The poll, conducted by Gallup for Group Publishing, found that church members who have a best friend at church are 21 percent more likely to report attending church at least once a week and are 26 percent more likely to report having a strong and active religious faith. The survey also found that 77 percent of highly satisfied members have eaten a meal with fellow members at some point over the last year; only 56 percent of the somewhat satisfied or dissatisfied members have shared a meal together. Those eating meals together reported higher rates of religious devotion than those not doing so (62 percent versus 49 percent)
05: Atheism is most common among those who lack strong social and family bonds and have low fertility rates, according to a recent study.
Sociologist William Sims Bainbridge writes in the charter issue of theInterdisciplinary Journal of Research on Religion (Vol. 1, No. 1) that the lack or weakness of social obligations reduces the need for many of the “compensators” (or rewards) that come with religious belief, such as the sense of community and other forms of social support. In an analysis of a web-based survey conducted by National Geographic and the General Social Survey, Bainbridge finds that males without children are 3.2 times more likely than women with children to be athiests (6.8 percent versus 2.1 percent).
On the statement that children should not be brought into the world due to its condition, about 25 percent of atheists agreed or strongly agreed, compared with 5.9 percent who disagreed. When asked if they would like to go to a family reunion, 15.9 percent of atheists disagreed and only 3.4 agreed. In comparing regions, 6.2 percent of the respondents from the Pacific coast are atheist compared to 3.9 percent of respondents from other regions. The National Geographic survey was not a random sample but provided a large enough pool of atheists to make comparisons within this group.

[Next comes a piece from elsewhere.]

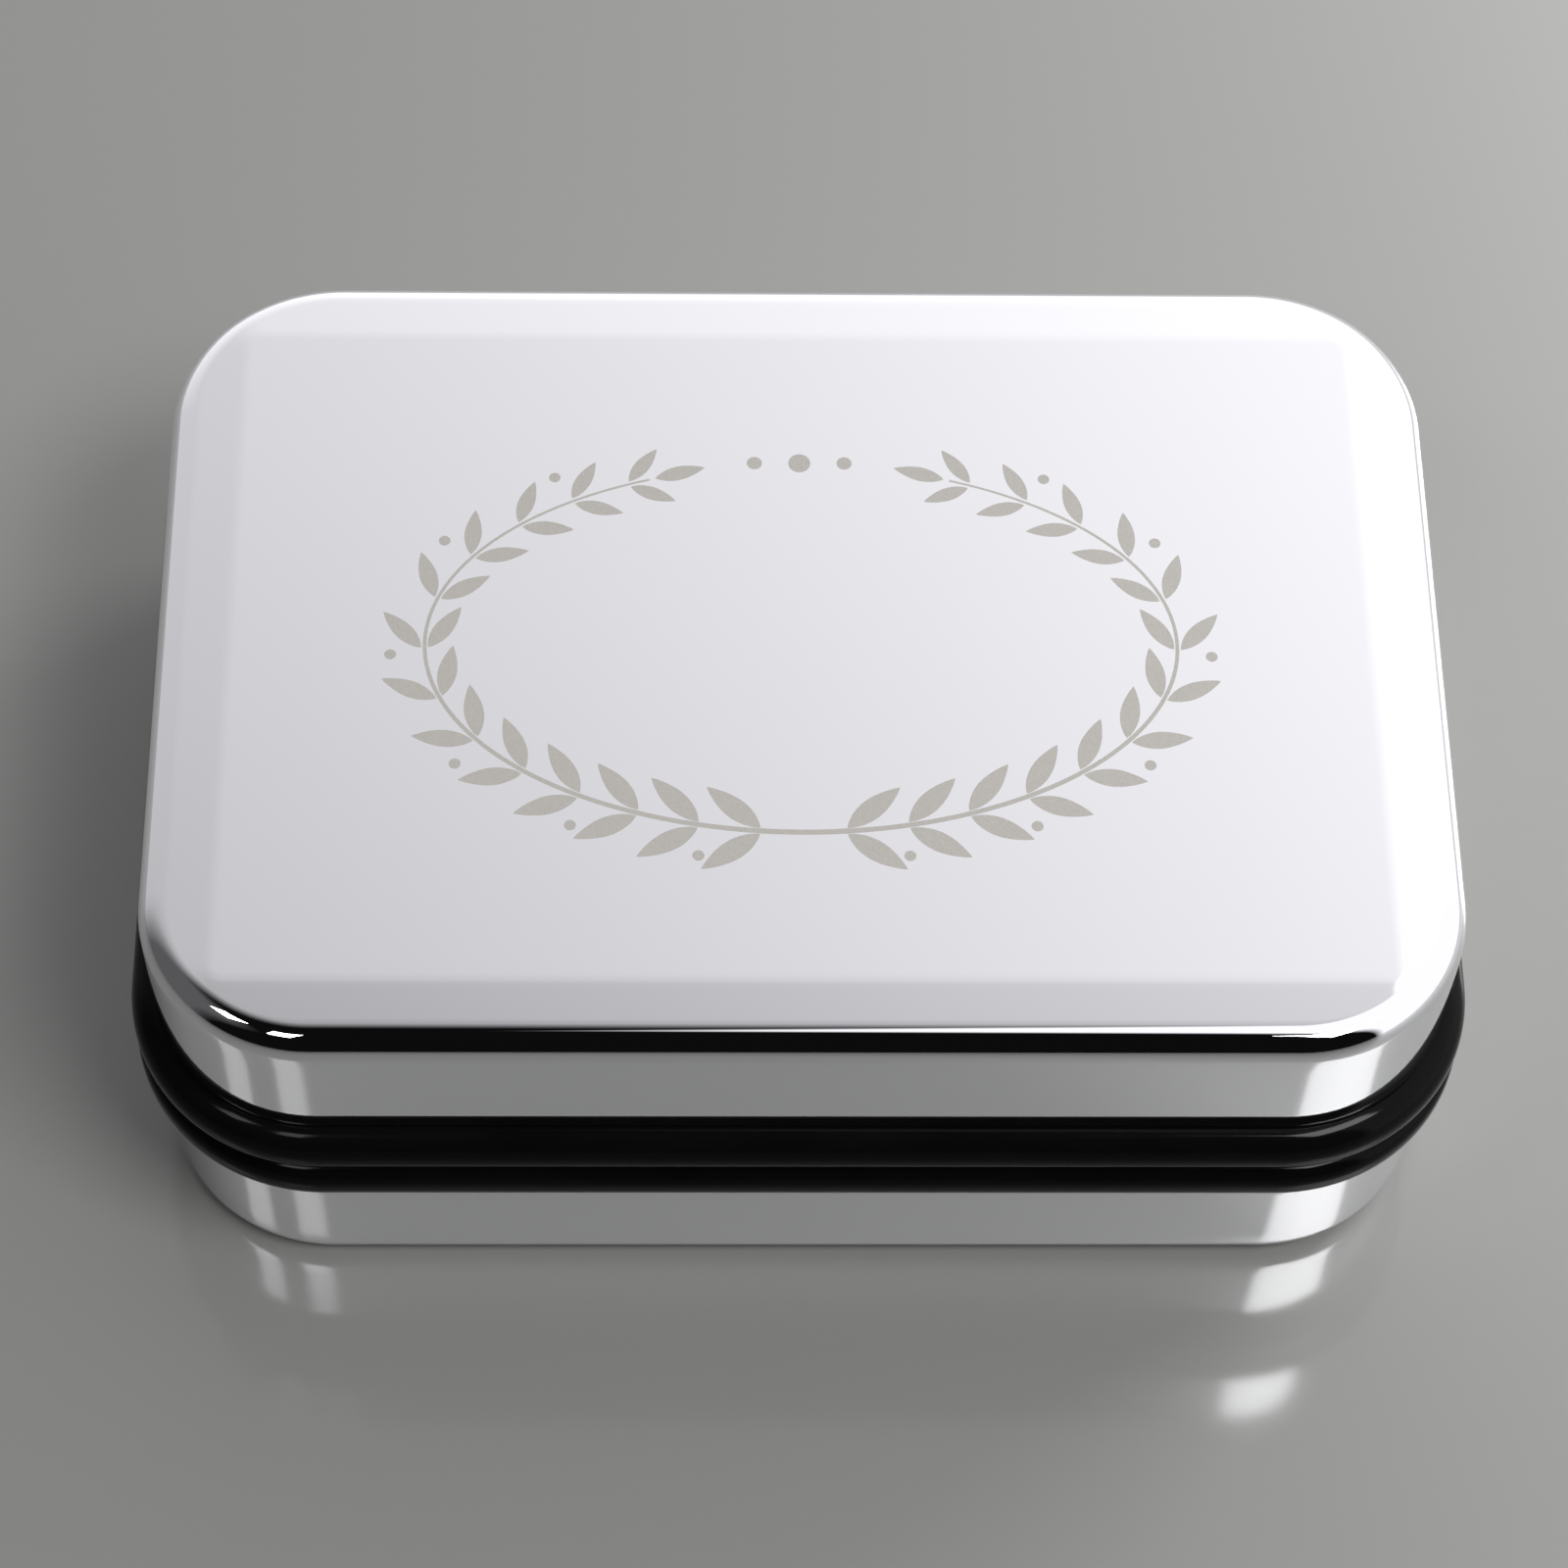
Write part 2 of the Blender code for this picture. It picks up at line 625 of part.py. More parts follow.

(Interdisciplinary Journal of Research on Religion,http://www.bepress.com/ijrr)
06: The belief that a soul lives on after the body dies and watches the living may be a factor in the tendency to speak well of the dead, according to a study by University of Arkansas psychologist Jesse Bering.

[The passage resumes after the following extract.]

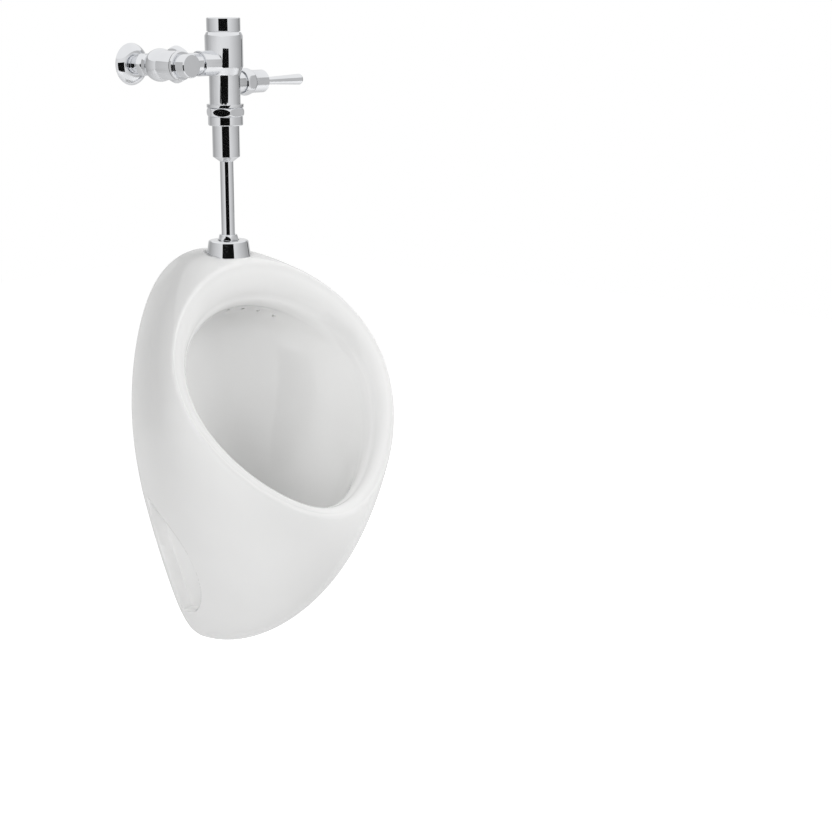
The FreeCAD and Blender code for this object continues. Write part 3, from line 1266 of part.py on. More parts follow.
def stop_disc():
    """The carrier the screw moves, which shuts the stop."""
    return stop_turned([(0, STOP_DISC_F), (STOP_DISC_RADIUS, STOP_DISC_F),
                        (STOP_DISC_RADIUS, STOP_DISC_END_F), (STOP_DISC_BORE, STOP_DISC_END_F),
                        (STOP_DISC_BORE, STOP_DISC_BORE_F), (0, STOP_DISC_BORE_F)])


def stop_disc_seal():
    """The rubber washer on the stop's carrier."""
    return stop_turned([(0, STOP_DISC_F - STOP_DISC_SEAL_THICKNESS),
                        (STOP_DISC_SEAL_RADIUS, STOP_DISC_F - STOP_DISC_SEAL_THICKNESS),
                        (STOP_DISC_SEAL_RADIUS, STOP_DISC_F), (0, STOP_DISC_F)])


def supply_pipe():
    """The supply pipe out of the wall."""
    return ring(at(STOP_X, -SUPPLY_INTO_WALL, INLET_Z + TAIL_H), OUT, SUPPLY_RADIUS,
                SUPPLY_RADIUS - SUPPLY_WALL, SUPPLY_END_F + SUPPLY_INTO_WALL)


def supply_nut():
    """The nut that joins the supply pipe to the stop."""
    return barrel_nut(at(STOP_X, SUPPLY_NUT_F, INLET_Z + TAIL_H), OUT, SUPPLY_NUT_FLATS,
                      SUPPLY_NUT_CORNERS, SUPPLY_RADIUS, SUPPLY_NUT_END_F - SUPPLY_NUT_F)


def escutcheon():
    """The domed disc that covers the hole in the wall round the supply pipe."""
    centre = at(STOP_X, 0, INLET_Z + TAIL_H)

    def dome(radius, height):
        mid_radius = radius - (radius - ESCUTCHEON_HOLE) * DOME_SHOULDER_SHARE
        mid_height = height * DOME_RISE_SHARE
        arc = Part.Arc(V(radius, 0, 0), V(mid_radius, 0, mid_height),
                       V(ESCUTCHEON_HOLE, 0, height)).toShape()
        rest = Part.makePolygon([V(ESCUTCHEON_HOLE, 0, height), V(0, 0, height), V(0, 0, 0),
                                 V(radius, 0, 0)])
        return Part.Face(Part.Wire([arc] + rest.Edges)).revolve(V(0, 0, 0), UP, 360)

    shell = dome(ESCUTCHEON_RADIUS, ESCUTCHEON_HEIGHT).cut(
        dome(ESCUTCHEON_RADIUS - ESCUTCHEON_WALL, ESCUTCHEON_HEIGHT - ESCUTCHEON_WALL))
    shell = shell.cut(rod(V(0, 0, 0), UP, ESCUTCHEON_HOLE, 2 * ESCUTCHEON_HEIGHT))
    shell.Placement = FreeCAD.Placement(centre, FreeCAD.Rotation(UP, OUT))
    return shell


def strainer():
    """The slightly domed strainer in the drain."""
    seat = at(0, WELL_F, WELL_TOP_Z - STRAINER_SEAT_DEPTH)
    middle = V(STRAINER_RADIUS / 2, 0, STRAINER_RISE * DOME_RISE_SHARE)
    arc_low = Part.Arc(V(STRAINER_RADIUS, 0, 0), middle, V(0, 0, STRAINER_RISE)).toShape()
    rise = UP * STRAINER_THICKNESS
    arc_top = arc_low.copy()
    arc_top.translate(rise)
    edge = Part.makeLine(V(STRAINER_RADIUS, 0, 0), V(STRAINER_RADIUS, 0, 0) + rise)
    core = Part.makeLine(V(0, 0, STRAINER_RISE), V(0, 0, STRAINER_RISE) + rise)
    plate = Part.Face(Part.Wire([arc_low, core, arc_top, edge])).revolve(V(0, 0, 0), UP, 360)
    rings = ((STRAINER_HOLES, STRAINER_HOLE_RING), (STRAINER_INNER_HOLES, STRAINER_INNER_RING))
    for count, radius in rings:
        for i in range(count):
            hole = rod(V(radius, 0, -STRAINER_RISE), UP, STRAINER_HOLE_RADIUS, 4 * STRAINER_RISE)
            hole.rotate(V(0, 0, 0), UP, 360.0 * i / count)
            plate = plate.cut(hole)
    plate = plate.cut(rod(V(0, 0, -STRAINER_RISE), UP, STRAINER_SCREW_RADIUS, 4 * STRAINER_RISE))
    plate.translate(seat)
    return plate


def strainer_screw():
    """The screw that holds the strainer down."""
    low = STRAINER_RISE + STRAINER_THICKNESS
    return turned([(0, low - STRAINER_SCREW_LENGTH), (STRAINER_SCREW_RADIUS,
                   low - STRAINER_SCREW_LENGTH), (STRAINER_SCREW_RADIUS, low),
                   (STRAINER_SCREW_HEAD_RADIUS, low),
                   (STRAINER_SCREW_HEAD_RADIUS - STRAINER_SCREW_HEAD / 2,
                    low + STRAINER_SCREW_HEAD), (0, low + STRAINER_SCREW_HEAD)],
                  at(0, WELL_F, WELL_TOP_Z - STRAINER_SEAT_DEPTH), UP)


def strainer_bar():
    """The bar across the well that the strainer's screw goes into."""
    bar = box_between(-WELL_RADIUS, WELL_RADIUS, WELL_F - STRAINER_BAR_HALF_WIDTH,
                      WELL_F + STRAINER_BAR_HALF_WIDTH, STRAINER_BAR_Z,
                      STRAINER_BAR_Z + STRAINER_BAR_THICKNESS)
    inside = rod(at(0, WELL_F, WELL_FLOOR_Z), UP, WELL_RADIUS - SLIDE_GAP / 2,
                 WELL_TOP_Z - WELL_FLOOR_Z)
    hole = rod(at(0, WELL_F, WELL_FLOOR_Z), UP, STRAINER_SCREW_RADIUS, WELL_TOP_Z - WELL_FLOOR_Z)
    return bar.common(inside).cut(hole)


def mirrored_pair(shape):
    """A piece and its twin on the other side of the middle plane."""
    return [shape, shape.mirror(V(0, 0, 0), RIGHT)]


def outlet_connector():
    """The pipe that joins the bowl's outlet to the waste pipe in the wall."""
    centre = at(0, -CONNECTOR_INTO_WALL, OUTLET_Z)
    pipe = ring(centre, OUT, CONNECTOR_RADIUS, CONNECTOR_RADIUS - CONNECTOR_WALL,
                CONNECTOR_END_F + CONNECTOR_INTO_WALL)
    collar = ring(at(0, CONNECTOR_FLANGE_F, OUTLET_Z), OUT, CONNECTOR_FLANGE_RADIUS,
                  CONNECTOR_RADIUS - CONNECTOR_WALL, CONNECTOR_FLANGE_END_F - CONNECTOR_FLANGE_F)
    return pipe.fuse(collar).removeSplitter()


def outlet_seal():
    """The soft ring between the connector's flange and the bowl's outlet."""
    return ring(at(0, CONNECTOR_FLANGE_END_F, OUTLET_Z), OUT, CONNECTOR_SEAL_RADIUS,
                CONNECTOR_RADIUS, OUTLET_FACE_F - CONNECTOR_FLANGE_END_F)


def outlet_ring():
    """The sealing ring round the connector inside the bowl's outlet."""
    return ring(at(0, CONNECTOR_RING_F, OUTLET_Z), OUT, OUTLET_RADIUS - SLIDE_GAP / 3,
                CONNECTOR_RADIUS, CONNECTOR_RING_LENGTH)


def hanger_brackets():
    """The two steel wall brackets with upturned hooks."""
    middle = HANGER_SPACING / 2
    x0 = middle - BRACKET_WIDTH / 2
    x1 = middle + BRACKET_WIDTH / 2
    shelf_low = TAB_SEAT_Z - BRACKET_THICKNESS
    plate = box_between(x0, x1, 0, BRACKET_THICKNESS, BRACKET_LOW_Z, BRACKET_HIGH_Z)
    shelf = box_between(x0, x1, 0, BRACKET_REACH_F, shelf_low, TAB_SEAT_Z)
    hook = box_between(x0, x1, BRACKET_REACH_F - BRACKET_THICKNESS, BRACKET_REACH_F, shelf_low,
                       TAB_SEAT_Z + BRACKET_HOOK_HEIGHT)
    shape = plate.fuse([shelf, hook]).removeSplitter()
    for side in (-1, 1):
        place = V(middle, 0, side * HANGER_HOLE_SPACING / 2)
        shape = shape.cut(rod(place, OUT, BRACKET_HOLE_RADIUS, BRACKET_THICKNESS))
    return Part.makeCompound(mirrored_pair(shape))


def hanger_screws():
    """The four screws that hold the brackets to the wall."""
    screws = []
    for side in (-1, 1):
        screw = turned([(0, -HANGER_SCREW_LENGTH), (HANGER_SCREW_RADIUS, -HANGER_SCREW_LENGTH),
                        (HANGER_SCREW_RADIUS, 0), (HANGER_NECK_RADIUS, 0),
                        (HANGER_NECK_RADIUS, BRACKET_THICKNESS),
                        (HANGER_SCREW_HEAD_RADIUS, BRACKET_THICKNESS),
                        (HANGER_SCREW_HEAD_RADIUS - HANGER_SCREW_HEAD / 2,
                         BRACKET_THICKNESS + HANGER_SCREW_HEAD),
                        (0, BRACKET_THICKNESS + HANGER_SCREW_HEAD)],
                       V(HANGER_SPACING / 2, 0, side * HANGER_HOLE_SPACING / 2), OUT)
        screws = screws + mirrored_pair(screw)
    return Part.makeCompound(screws)


def inlet_seal():
    """The rubber sleeve that seals the spud in the bowl's inlet."""
    return upright([(SPUD_SLEEVE_RADIUS, SPUD_LOW_H), (INLET_HOLE_RADIUS - SLIDE_GAP / 3,
                    SPUD_LOW_H), (INLET_HOLE_RADIUS - SLIDE_GAP / 3, -SLIDE_GAP),
                    (SPUD_SLEEVE_RADIUS, -SLIDE_GAP)])


def spud_washer():
    """The soft washer between the spud's flange and the bowl."""
    return ring(valve(0), UP, SPUD_FLANGE_RADIUS, SPUD_SLEEVE_RADIUS, SPUD_WASHER_THICKNESS)


def slip_seal():
    """The rubber ring the small nut presses round the flush tube."""
    return ring(valve(SPUD_TOP_H), UP, SPUD_THREAD_RADIUS, TUBE_RADIUS, SLIP_SEAL_HEIGHT)


def slip_ring():
    """The smooth ring between the small nut and its rubber ring."""
    return ring(valve(SPUD_TOP_H + SLIP_SEAL_HEIGHT), UP, SPUD_THREAD_RADIUS,
                TUBE_RADIUS + SLIDE_GAP, SLIP_RING_HEIGHT)


def body_seal():
    """The ring between the vacuum breaker and the valve body."""
    low = BREAKER_TUBE_FLANGE_H + BREAKER_TUBE_FLANGE_THICKNESS + BREAKER_FLANGE_THICKNESS
    return ring(valve(low), UP, BREAKER_FLANGE_RADIUS, BODY_LOWER_BORE, BODY_LOW_H - low)


PIECES = (
    (bowl, "bowl"),
    (strainer, "strainer"),
    (strainer_screw, "strainer_screw"),
    (strainer_bar, "strainer_bar"),
    (outlet_connector, "outlet_connector"),
    (outlet_seal, "outlet_seal"),
    (outlet_ring, "outlet_ring"),
    (hanger_brackets, "hanger_brackets"),
    (hanger_screws, "hanger_screws"),
    (inlet_seal, "inlet_seal"),
    (spud, "spud"),
    (spud_washer, "spud_washer"),
    (slip_seal, "slip_seal"),
    (slip_ring, "slip_ring"),
    (spud_nut, "spud_nut"),
    (spud_cover, "spud_cover"),
    (flush_tube, "flush_tube"),
    (breaker, "breaker"),
    (flap, "breaker_flap"),
    (body_seal, "body_seal"),
    (coupling_nut, "coupling_nut"),
    (valve_body, "valve_body"),
    (main_seat, "main_seat"),
    (top_cap, "top_cap"),
    (inner_cover, "inner_cover"),
    (piston, "piston"),
    (piston_ring, "piston_ring"),
    (piston_seal, "piston_seal"),
    (relief_valve, "relief_valve"),
    (handle_seal, "handle_seal"),
    (bushing, "bushing"),
    (plunger, "plunger"),
    (plunger_spring, "plunger_spring"),
    (handle_socket, "handle_socket"),
    (handle_nut, "handle_nut"),
    (handle_collar, "handle_collar"),
    (handle_cup, "handle_cup"),
    (lever, "lever"),
    (tail_pipe, "tail_pipe"),
    (tail_seal, "tail_seal"),
    (tail_gasket, "tail_gasket"),
    (tail_nut, "tail_nut"),
    (stop_body, "stop_body"),
    (bonnet_seal, "bonnet_seal"),
    (stop_bonnet, "stop_bonnet"),
    (stop_cap, "stop_cap"),
    (cap_ring, "cap_ring"),
    (stop_spindle, "stop_spindle"),
    (stop_disc, "stop_disc"),
    (stop_disc_seal, "stop_disc_seal"),
    (supply_pipe, "supply_pipe"),
    (supply_nut, "supply_nut"),
    (escutcheon, "escutcheon"),
)

for make, name in PIECES:
    save(make(), name)
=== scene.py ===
# %% [markdown]
# A ceramic urinal hangs on a wall and a chromed flush valve stands on top of it. The solids of
# every piece were made in a CAD program, so this file only has to dress them: a smooth glazed
# skin for the bowl, rounded edges for the metal, and a finish for each material.
# Everything is in metres. The wall's face is Y = 0, the object stands on the -Y side of it and
# the origin is the middle of the screws that carry the bowl.

import json
import math

import bmesh
import bpy
import numpy as np
from mathutils import Matrix, Vector
from mathutils.bvhtree import BVHTree


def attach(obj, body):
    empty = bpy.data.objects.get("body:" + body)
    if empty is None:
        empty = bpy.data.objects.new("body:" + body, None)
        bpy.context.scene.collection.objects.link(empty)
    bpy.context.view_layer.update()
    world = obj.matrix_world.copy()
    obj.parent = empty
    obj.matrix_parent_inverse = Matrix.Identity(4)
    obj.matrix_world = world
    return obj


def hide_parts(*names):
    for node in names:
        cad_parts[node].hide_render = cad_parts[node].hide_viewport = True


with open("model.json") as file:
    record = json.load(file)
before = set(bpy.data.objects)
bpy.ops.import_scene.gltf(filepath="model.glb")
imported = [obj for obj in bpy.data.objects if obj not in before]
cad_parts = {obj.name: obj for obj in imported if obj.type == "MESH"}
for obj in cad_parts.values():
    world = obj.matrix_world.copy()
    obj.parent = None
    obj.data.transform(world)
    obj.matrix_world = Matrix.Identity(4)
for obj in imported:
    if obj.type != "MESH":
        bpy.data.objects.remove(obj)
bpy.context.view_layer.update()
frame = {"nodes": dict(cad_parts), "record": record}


def placed(name, data):
    """A new object with the data, put into the scene."""
    obj = bpy.data.objects.new(name, data)
    bpy.context.scene.collection.objects.link(obj)
    return obj


print("nodes in the frame:", len(frame["nodes"]))

# %% [markdown]
# The bowl is a shape without a single flat face, so it is the one piece that is built again
# here from its own curves. A mesh out of loops suits it: each loop runs once round the bowl, and
# all loops have the same number of points, so neighbours can be joined into four-sided faces.
# The sizes below are in millimetres, as a potter's drawing would give them, with f for the
# distance out of the wall and z for the height above the bowl's lowest point.

# %% Sizes of the bowl's curves
MM = 0.001
HANGER_HEIGHT = 430.0
BOWL_HEIGHT = 600.0
OUTLINE = dict(half=141.3, shares=(1.0, 0.223, 0.038, -0.002, 0.036), rise=(0.047, 0.004))
CREST = dict(top=(95.6, 588.6), lip=(287.5, 250.2), half=193.0, bow=-5.15,
             shares=(1.0, 0.128, -0.063))
INNER = dict(top=(82.1, 526.5), lip=(252.1, 254.9), half=155.9, bow=5.6,
             shares=(1.0, 0.185, -0.05))
print("bowl:", BOWL_HEIGHT, "mm high,", CREST["lip"][0], "mm from the wall to the lip")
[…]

In an experiment showing photographs of strangers to subjects, Bering found that they tended to modify their views of these people in a more positive direction after they learned that they had recently died. Another experiment found that a group of subjects were less likely to cheat on an exam than other groups when they learned that the (fictional) creator of the test had died and that his ghost had been sighted in the room.
Bering speculates that on a subconscious level, even those professing no belief in ghosts may have a visceral and emotional belief in this phenomenon. Both experiments suggest that “If I perceive that someone is evaluating me, whether it be my dead grandmother or God, I’m less likely to commit a transgression, possibly because I’m afraid of the consequences,” Bering says in Science & Theology News (February).

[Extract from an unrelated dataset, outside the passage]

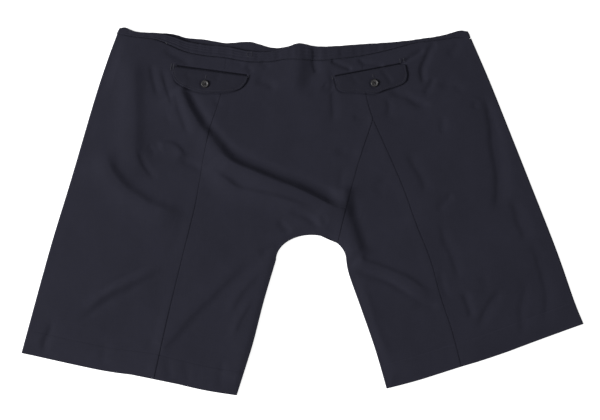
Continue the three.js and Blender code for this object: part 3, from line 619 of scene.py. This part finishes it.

(Science & Theology News, P.O. Box 5065, Brentwood, TN 37024-5065)
07: Religion is alive and well among Indian youth, who generally seems to hold rather conservative values on family and motherland, and show pride of being Indian, according to a recent survey.
The Indian newsmagazine India Today devoted its entire Jan. 31 issue to what young, middle-class people in Indian cities “think, do and want to be.” It also paid some attention to religious beliefs and values. More than 2,00 respondents aged 18 to 35 were interviewed in 10 major cities across India.
Over 70 percent of Indian youth in those cities claim to visit a place of worship at least once a week (only 3 percent answer “never”). Even if the figure may be inflated, it still indicates a strong level of religious involvement. Interestingly, the figure is still higher in Bangalore, the high-tech capital of India: obviously, being modern and being religious is not seen as contradictory.
Another indicator which confirms the attachment of young Indians to religion is the fact that 66 percent of them report fasting for religious reasons. This does not necessarily translate into a support for politics based on religion: secular values are obviously widespread even among religious people, and most of them want a separation between religion and state. 81 percent of them want a uniform civil code for all religions in the country — an issue much debated regarding Islam in India.
— By Jean-François Mayer, RW Contributing Editor and founder of the website Religioscope (http://www.religion.info)
08: A pluralistic environment where Muslims are offered a diversity of religious choices may prevent the growth of extremism in such societies, according to a recent study.
In the Interdisciplinary Journal of Research on Religion (volume 1, number 1), Massimo Introvigne applies the market theory to explain the growth and decline of Muslim extremism. The market or religious economy theory, which holds that de-regulation of the religious economy (for instance, allowing greater church-state separation) encourages greater competition and allows for a higher level of overall participation, has rarely been applied to Islamic societies.
Introvigne cites the case study of Turkey as showing how Islamic diversity defuses extremism. The nation has moved from a strongly secular stance seeking to regulate Islamic groups to allowing religious expressions ranging from strict fundamentalist to liberal and secularist. A statistical analysis shows that as the Turkish religious market has become deregulated, “ultra fundamentalism” has declined as well as extremist terrorism.
Recent terrorist incidents in the nation have been attributed more to foreign influences than home-grown groups. What is unique about the Turkish example among Islamic societies is its broad range of “conservative-moderate” groups — ranging from mystical Sufi orders to nationalist yet moderate Fethullah Gulen movement.
Introvigne writes that where these groups abound and the state limits its interference, “fundamentalism is contained and ultra fundamentalism is marginalized…The situations in Indonesia and Malaysia, large non-Arab Islamic countries where the religious economy appears to be in the process of being similarly deregulated, would tend to confirm these conclusions.”